La nave espacial Shalaom se detuvo
en órbita alrededor de la Tierra. El planeta estaba irreconocible, pues no en
vano habían pasado 35 millones de años desde que lo abandonaron rumbo a la
galaxia de Andrómeda.
Sus tripulantes
procedían casi todos de una pequeña zona del planeta, la coste este del
Mediterráneo, muy cerca de Egipto y de Arabia, con Siria y la antigua Fenicia
como límites al este y norte. Una tierra regada con sangre desde hacía miles de
años.
Un grupo de
habitantes de esa tierra, llamada por unos Palestina y por otros Israel, había
decidido huir hacia delante. Huir en el tiempo. Lanzarse a un viaje muy largo,
de millones de años luz, a velocidades relativistas. Dejar que pasara el tiempo
a ver si al regreso se habrían solucionado los problemas.
En espera de que
alguien hallara la solución definitiva al eterno conflicto.
Dieron el nombre
de la paz en las respectivas lenguas, shalam y shalom. Y se comprometieron a no
practicar culto alguno en la nave: precisamente los cultos religiosos habían
sido una de las causas de tanto derramamiento de sangre.
La nave Shalaom
partió hacia la vecina galaxia de Andrómeda, M-31 a una velocidad muy cercana a
la de la luz. Tan cercana que el tiempo se ralentizó para sus ocupantes.

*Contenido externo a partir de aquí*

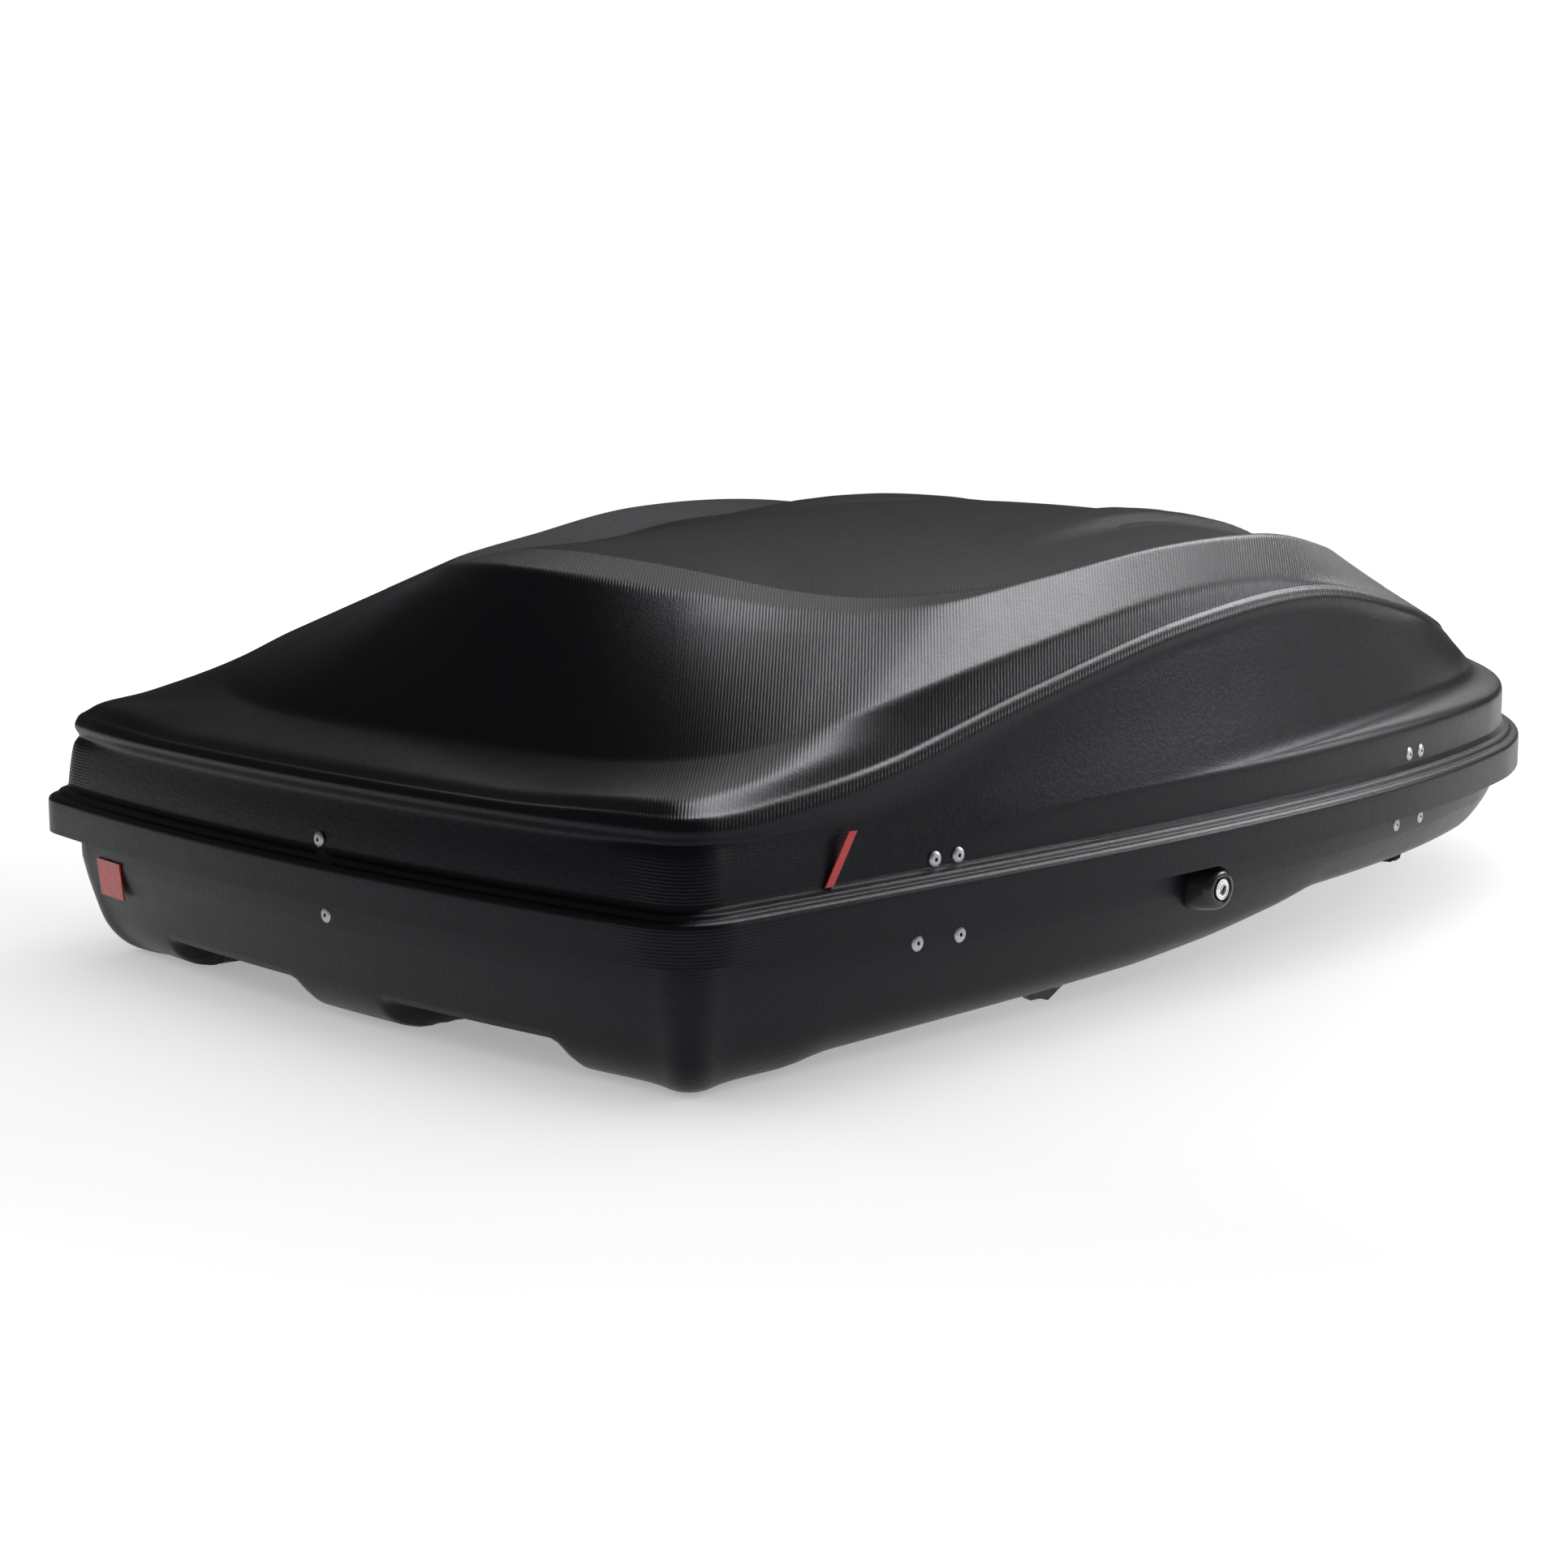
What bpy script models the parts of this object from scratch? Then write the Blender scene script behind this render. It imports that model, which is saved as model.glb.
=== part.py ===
"""Roof cargo box: a thermoformed base and a lid that opens to the right, with two hinges and two
telescopic stays on the left, a central lock on the right, and four U-bolt clamps through the floor.

Metres. +X is the front of the box, +Y its left (hinge) side, +Z up. The origin is under the middle
of the box, on the surface that the box stands on.
"""

import math

import bmesh
import bpy
from mathutils import Matrix, Vector

# ---- Driving dimensions -----------------------------------------------------------------------
LENGTH = 1.44
WIDTH = 0.86
RIM_Z = 0.108              # lower edge of the lid's band
BAND_HEIGHT = 0.030
REAR_X = -LENGTH / 2
FRONT_X = LENGTH / 2
REAR_BOW = 0.032           # how far the rear edge bulges backwards
FRONT_BOW = 0.129          # how far the nose bulges forwards
SIDE_TAPER = 0.417         # share of the width lost at the front corners
TAPER_POWER = 3.57
REAR_CORNER = 0.048        # length of edge that each corner's curve takes up
FRONT_CORNER = 0.150
LID_SHEET = 0.0035
BASE_SHEET = 0.004
GAP = 0.0003               # between pieces that touch

# Distances inwards from the rim
WALL_INSET = 0.018
FLANGE_INSET = 0.010
BASE_INSET = 0.026
FLANGE_Z = 0.1235
HINGE_SIDE_FLANGE = 0.0185  # the flange's edge on the hinge side, clear of the lid's swing
CORNER_EASE = 1.6

# Underside
CHANNEL_TOP = 0.030        # ceiling of the two channels between the ridges
CHANNEL_INNER = 0.060      # half width of the centre ridge, at half height
CHANNEL_OUTER = 0.255
RIDGE_SLOPE = 0.018
FLOOR_Z = 0.034
RIDGE_BOTTOM = 0.008       # the ridges' flat bottom, where the crossbars press
FRONT_PAD_Z = 0.046

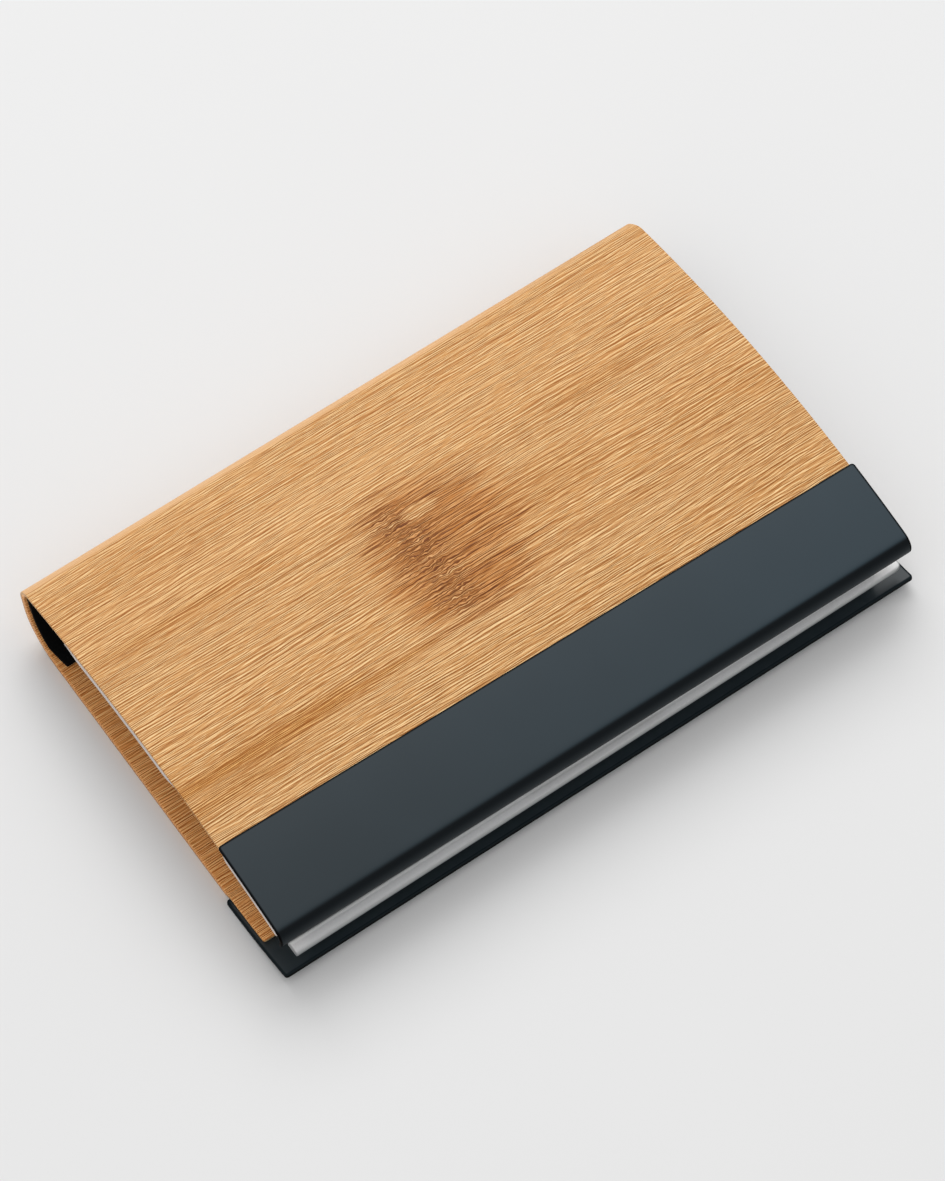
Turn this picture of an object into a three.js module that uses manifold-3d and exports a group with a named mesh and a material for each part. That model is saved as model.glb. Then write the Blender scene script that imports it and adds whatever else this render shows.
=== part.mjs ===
// Business card holder: a bamboo wrap that folds round a steel card tray.
//
// Millimetres, +Z up. X runs along the holder, -Y is the opening edge with the lacquered bands,
// +Y is the folding spine. The origin is on the table, under the middle of the closed holder.
// The back cover lies on the table and carries the tray. The front cover lies over it and opens
// round two folds of the spine, and magnets in its edge hold it down on the tray.

import * as THREE from 'three';
import { mergeVertices } from 'three/addons/utils/BufferGeometryUtils.js';
import Module from 'manifold-3d';

const wasm = await Module();
wasm.setup();

// Overall size of the closed holder
const caseLength = 97.0;      // bamboo wrap, along X
const caseDepth = 61.7;       // spine to opening edge, along Y
const caseHeight = 14.0;      // table to the crown of the front cover

// Front cover: a shallow arch, its crown a little behind the middle
const archRadius = 133.0;
const crownY = 1.05;
const frontVeneer = 0.5;      // bamboo
const plateThickness = 1.1;   // steel plate under the bamboo
const liningThickness = 0.5;  // felt under the plate
const liningInset = 3.2;      // from each end of the wrap

// Spine and back cover
const cornerRadius = 1.9;     // upper fold, where the spine meets the front cover
const lowerBend = 7.1;        // rounded lower edge, where the spine meets the back cover
const spineLean = THREE.MathUtils.degToRad(10.6);
const spineVeneer = 1.0;
const backVeneer = 1.25;
const foldGap = 0.3;          // score line of each fold

// Layers are glued, with this much room for the glue
const glueGap = 0.1;

// Black liner that carries the folds
const linerThickness = 0.5;
const linerInset = 0.35;      // from each end of the wrap
const linerFootInset = 1.0;   // the same on the back cover, where the liner is cut narrower
const linerFootReach = 1.85;  // the narrow part ends this far up the lower edge
const linerOnFront = 12.6;    // how far it reaches under the front cover, from the spine
const linerOnBack = 1.5;      // how far it reaches onto the flat of the back cover

// Lacquered bands along the opening edge
const frontBandWidth = 14.7;  // along Y, lip left out
const frontBandSheet = 0.45;
const frontBandOverhang = 0.4;
const noseRadius = 2.1;       // the front band's edge curls down round this
const noseSetback = 1.1;      // from the back band's edge
const lipAngle = THREE.MathUtils.degToRad(45);
const backBandWidth = 13.8;
const backBandSheet = 0.7;
const backBandSweep = 55.0;   // radius that lifts its edge off the table
const backBandOverhang = 0.9;
const bandCorner = 0.5;       // corner radius, seen from above
const backCoverSetback = 5.9; // bamboo stops this far behind the back band's edge
const backCoverSweep = 64.0;  // radius of the bamboo's upper face near the opening edge

// Card tray, with its rail and magnets
const trayEndReach = 3.1;     // from each end of the wrap to the tray
const trayFrontReach = 2.95;  // from the back band's edge to the tray
const traySheet = 0.5;
const trayBend = 1.5;
const tapeThickness = 0.9;    // foam tape under the tray
const tapeEndInset = 2.4;
const strikeWidth = 2.6;      // inward flange of the front wall, which the magnets hold
const thumbWidth = 22.0;      // notch in the front wall, to push the cards out
const thumbCorner = 1.6;
const railTop = 4.6;
const railSheet = 0.6;
const railSetback = 0.85;     // from the back band's edge
const railCorner = 1.5;       // rounded right end
const railLeftInset = 1.7;    // from the wrap's left end
const railRightInset = 0.3;
const magnetLength = 20.0;
const magnetWidth = 2.8;
const magnetRoof = 0.4;       // carrier over each magnet
const magnetGap = 0.3;        // magnets to the tray, closed
const pocketClearance = 0.1;
const carrierWidth = 3.8;
const carrierHeight = 1.45;   // at its front edge
const carrierEndInset = 5.5;
const magnetPlace = 0.34;     // share of the carrier's length from its middle to each magnet

const fineSegments = 10;
const archSegments = 26;

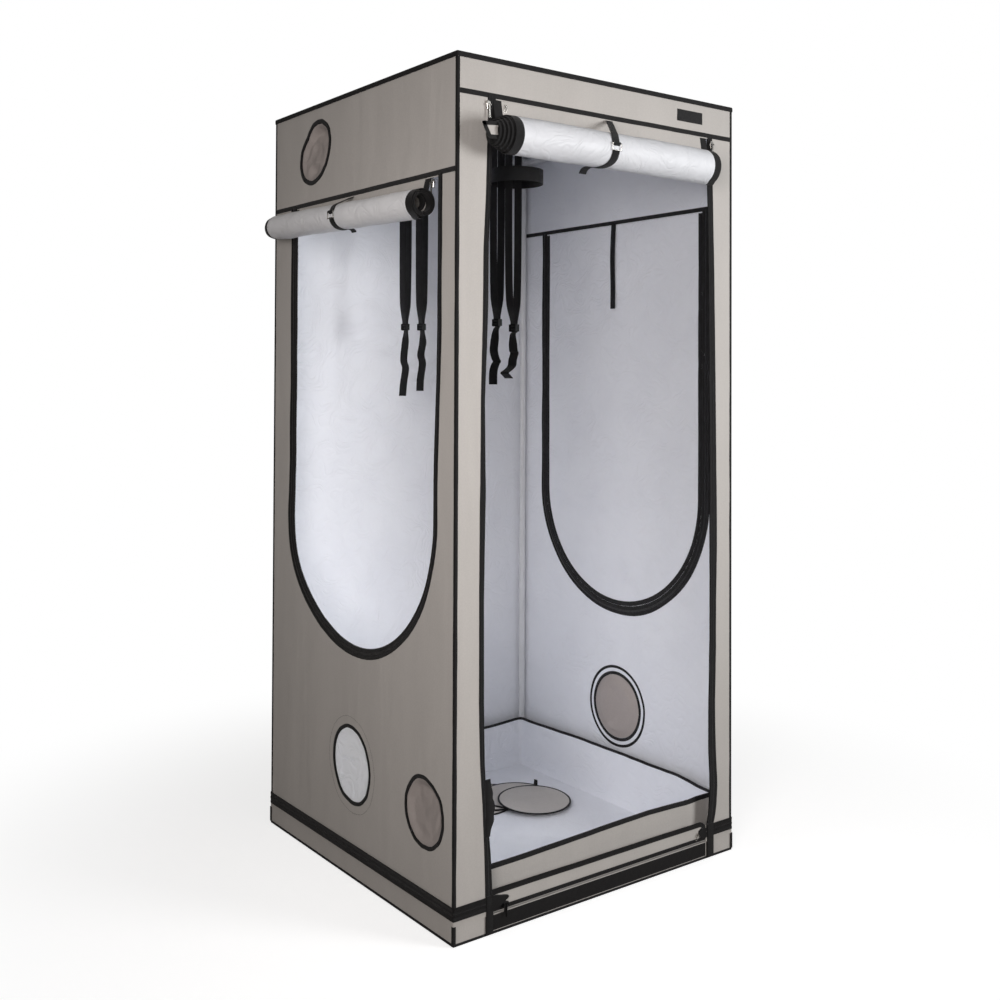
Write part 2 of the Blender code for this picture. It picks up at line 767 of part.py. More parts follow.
def port_sleeve(y, z, radius):
    """Duct sleeve drawn shut in a port of the left wall: a shallow pleated cup."""
    mouth = radius - GAP
    shape = bmesh.new()
    layers = []
    for back in (0.0, SLEEVE_CLOTH):
        rings = []
        shares = zip(SLEEVE_RING_SHARES, SLEEVE_DEPTH_SHARES, SLEEVE_PLEAT_SHARES)
        for ring_share, depth_share, pleat_share in shares:
            ring = []
            for index in range(PORT_STEPS):
                angle = tau * index / PORT_STEPS
                pleat = SLEEVE_PLEAT * pleat_share * sin(SLEEVE_PLEATS * angle)
                depth = back + SLEEVE_DEPTH * depth_share + pleat
                reach = mouth * ring_share
                place = (LEFT + depth, y + reach * cos(angle), z + reach * sin(angle))
                ring.append(shape.verts.new(place))
            rings.append(ring)
        layers.append(rings)
    front, rear = layers
    bands = list(zip(front, front[1:])) + list(zip(rear, rear[1:])) + [(front[0], rear[0])]
    for first, second in bands:
        for index in range(PORT_STEPS):
            follow = (index + 1) % PORT_STEPS
            shape.faces.new((first[index], first[follow], second[follow], second[index]))
    for rings, back in ((front, 0.0), (rear, SLEEVE_CLOTH)):
        centre = shape.verts.new((LEFT + SLEEVE_DEPTH + back, y, z))
        for index in range(PORT_STEPS):
            shape.faces.new((rings[-1][index], rings[-1][(index + 1) % PORT_STEPS], centre))
    return outward(shape)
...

Mientras para ellos apenas transcurrían unos años, en la Tierra pasaron
millones.
Vieron cosas
increíbles. Aunque no podían verlas con detalle, por su enorme velocidad (no
podían frenar pues eso habría significa muchos años de demora, entre recortar
la velocidad y luego recuperarla).
Lo más
increíble, unas estructuras entre las estrellas, cerca del núcleo. Una especie
de trama visible de cientos de años luz, y por supuesto de origen artificial.
No sabían ni lo que era ni para qué podría servir.
Pero lo raro es
que algo así tendría que verse desde la Tierra, con los telescopios más
potentes. ¿Por qué no se había visto antes de partir la nave?
Sencillamente,
porque debían pasar dos millones y medio de años para que aquellas imágenes
llegaran hasta la Tierra.
Y aún había
miles de otras maravillas que habían podido contemplar.
Todo eso quedaba
atrás.
Los tripulantes
de la nave observaron con atención la que fuera su antigua tierra.
¡Ya no existía!
Los continentes
de Asia, África y Europa se habían fundido. El mar Mediterráneo era un pequeño
lago, que desaguaba a través del que fuera el río Nilo. La antigua costa de
Marruecos, Argelia, Túnez, Libia y Egipto se había fusionado con las de España,
Italia, Francia, Grecia y Yugoslavia, formando una cordillera cuyos picos superaban
los diez mil metros. Turquía había absorbido el mar Negro. Quedaba un pequeño
mar interior, más un gran lago que otra cosa, en la costa del Líbano y sur de
Anatolia.
El Nilo había
cambiado de sentido y ahora corría hacia el sur. El mar Rojo ahora era parte de
un gran océano, y Arabia se había unido por el norte con el continente
asiático, mientras un trozo del este africano se había convertido en un
continente isla. En ese mar desaguaba ahora del neo-Nilo.
Palestina o
Israel se habían convertido en enormes montañas que rodeaban un mar
curiosamente redondo.
Aquella forma
redonda del lago, que alimentaba el neo-Nilo, daba que pensar. Se envió una
expedición a explorar la zona.
Ni qué decir
tiene que no había señales humanas. Todo resto humano, en todo el planeta,
había desaparecido hacía millones de años. De hecho, no había forma de saber
qué había sucedido con la especie humana.
El mamífero más
desarrollado parecía ser un descendiente de las ratas. Estaban por todos lados,
y muchas de ellas eran bípedas y cazadoras en manada. Tenían más de un metro de
alto y parecían ser inteligentes. Un expedicionario aseguraba haber visto armas
de piedra, pero no pudo confirmarse.
En la antigua
Tierra Prometida, las paredes vitrificadas, la contaminación radiactiva (pese a
los millones de años transcurridos) hablaron con toda claridad: allí se había
aplicado la solución definitiva al problema palestino e israelí.
Una enorme bomba
nuclear había barrido miles de kilómetros alrededor.